Elizabeth Barlow Rogers

Elizabeth Barlow Rogers

Author and preservationist studies natural landscapes and the cultural meaning of place

Acclaimed writer and landscape preservationist Elizabeth Barlow Rogers has been named the 2012 Henry Hope Reed Award laureate. Rogers will receive the $50,000 Reed Award in Chicago at a March 24 ceremony in conjunction with the Richard H. Driehaus Prize at the University of Notre Dame, which will be presented to Michael Graves.

Currently president of the Foundation for Landscape Studies, Rogers served as New York City’s first Central Park Administrator and the founding president of the public-private Central Park Conservancy. In those roles, Rogers led the park’s restoration and preservation from 1979 to 1996. She has since worked as a teacher, writer, and lecturer on the cultural meaning of place in human life. A member of the American Academy of Arts and Sciences, Rogers is the author, most recently, of Writing the Garden: A Literary Conversation Across Two Centuries. Her previous books include Romantic Gardens: Nature, Art, and Landscape Design, Landscape Design: A Cultural and Architectural History, Frederick Law Olmsted’s New York, and the National Book Award-nominated The Forests and Wetlands of New York City.

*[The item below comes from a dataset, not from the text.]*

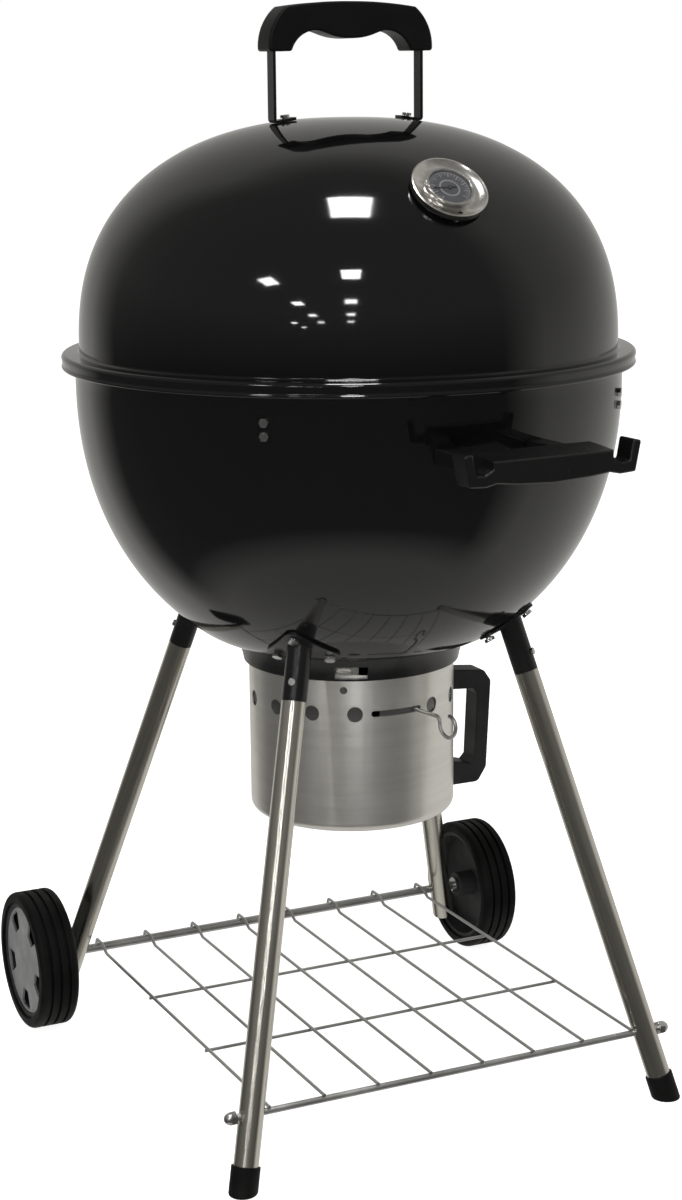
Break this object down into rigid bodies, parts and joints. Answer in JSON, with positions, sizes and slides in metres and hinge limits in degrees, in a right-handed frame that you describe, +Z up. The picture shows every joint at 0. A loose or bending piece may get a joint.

A San Antonio, Texas native, Rogers earned a bachelor’s degree in art history from Wellesley College and a master’s degree in city planning from Yale University. The American Society of Landscape Architects honored Rogers with its LaGasse Medal in 2005 and she received the Rockefeller Foundation’s 2010 Jane Jacobs Medal for lifetime achievement.

The Henry Hope Reed Award is given to an individual working outside the practice of architecture who has supported the cultivation of the traditional city, its architecture and art through writing, planning or promotion. It is presented annually through the University of Notre Dame School of Architecture, a national leader in incorporating the ideals of traditional and classical architecture into the task of modern urban development.

Together with the Driehaus Prize, the Reed Award represents the most significant recognition for classicism in the contemporary built environment. Recipients are selected by a jury comprised of Adele Chatfield-Taylor (President of the American Academy in Rome), Robert Davis (Developer and Founder of Seaside, Florida), Richard H. Driehaus (Founder and Chairman of Driehaus Capital Management), Paul Goldberger (Architecture Critic for The New Yorker), Léon Krier (Inaugural Driehaus Prize Laureate), Michael Lykoudis (Francis and Kathleen Rooney Dean of the University of Notre Dame School of Architecture), and Witold Rybczynski (Meyerson Professor of Urbanism at the University of Pennsylvania and Architecture Critic for Slate).